On-premise applications provide reliability, security, and business control, but IT leaders recognize the need for new cloud and SaaS applications alongside legacy systems.
Limitations While Running Hadoop
Data Processing
MapReduce, essential to Hadoop, supports only batch processing. Processing large files requires specific input and established instructions, resulting in slow output that delays data processing and subsequent management.
Data Storage and Security
Hadoop implements data security across multiple levels, requiring careful handling of sensitive information. Improper handling risks compromising data, and Hadoop’s eliminated protection mechanisms create vulnerability.
Learning Curve
Most developers prefer SQL, but Hadoop requires Java. Programmers and data analysts need thorough Java mastery and MapReduce familiarity to fully utilize Hadoop’s capabilities.
Limitations While Running Exadata
While most developers prefer SQL and Hadoop emphasizes Java, Oracle Exadata supports OLTP and OLAP database systems, presenting distinct drawbacks. Establishing Oracle Platinum Support portals isn’t always practical for production systems containing critical data, requiring complex multi-layer patching and ongoing remediation.
Challenges With Data Sharing
Businesses with limited database experience face multiple hurdles:
- Accidental release of private or sensitive information
- Delaying intentional information release
- Concerns about data misinterpretation or exploitation
- Sensitive data compliance
- Access-restricting policies limiting larger data streams
- Lengthy or unclear approval procedures
- Lack of understanding regarding data location
- Confidentiality and security issues
- Intellectual property rights violations
Snowflake Architecture
Snowflake’s architecture is distinctive and innovative, comprising three layers:
Cloud Service Layer
Operates on compute clusters Snowflake deployed on various cloud providers, organizing Snowflake-wide operations.
Compute Layer
Comparable to a virtual warehouse, comprising infinite independently operating virtual warehouses.
Data Storage Layer
All data is directly and consistently saved using Storage Services (S3 on AWS, Blob Storage on Azure, or GCP cloud storage).
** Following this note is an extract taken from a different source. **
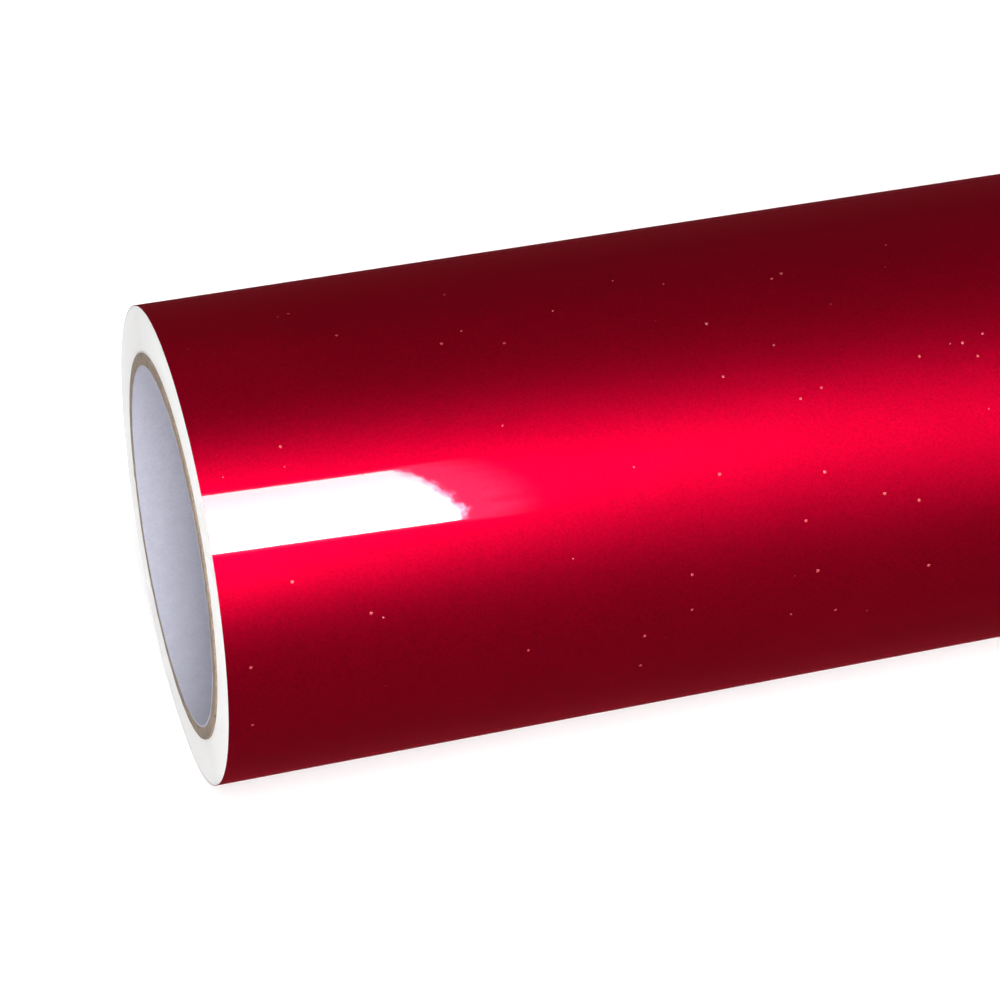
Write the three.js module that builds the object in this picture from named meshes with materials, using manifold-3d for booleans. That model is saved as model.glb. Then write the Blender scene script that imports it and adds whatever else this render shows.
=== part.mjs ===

Snowflake stores all data in efficient, specialized file formats that are continuously compressed and encrypted.
Unlike conventional data warehouses, Snowflake is cloud-only and separates elastic compute layers from storage—a feature that distinguishes it from competitors.
How Snowflake Impacts Data Loading, Accessibility, and Governance
1. Data Loading in Snowflake
Snowflake enables real-time information loading from data warehouses, databases, backup security systems, sensors, chat logs, and Hadoop solutions with minimal impact and in-flight transformations. Its architecture enables real-time ingestion from on-premise and cloud sources, reducing migration risks and increasing operational decision-making agility.
2. Data Governance in Snowflake
Snowflake derived many scalability capabilities from various cloud vendors and is accessible on AWS, Azure, and Google Cloud Platform. Beyond cloud provider solutions, Snowflake adds data node fault tolerance, automated data distribution among multiple data centers, time travel for data backups and deleted data retrieval, storage and computing resource separation, and data cloning and fail-over.
3. Data Sharing in Snowflake
Secure Data Sharing allows sharing certain database objects with other Snowflake accounts. Shareable objects include tables, external tables, private views, secure views, and secure UDFs. No original data duplicates or exchanges across accounts using Secure Data Sharing. Snowflake’s special services layer and metadata storage enable all sharing. Shared data consumes no storage space in customer accounts. Consumers only pay for computing resources (virtual warehouses) querying shared data.
Conclusion
To transform data ingestion, storage, compliance and sharing for your business, organizations should consider Snowflake’s zero-maintenance solution offering seamless scaling and data-driven insights for improved operability and decision-making.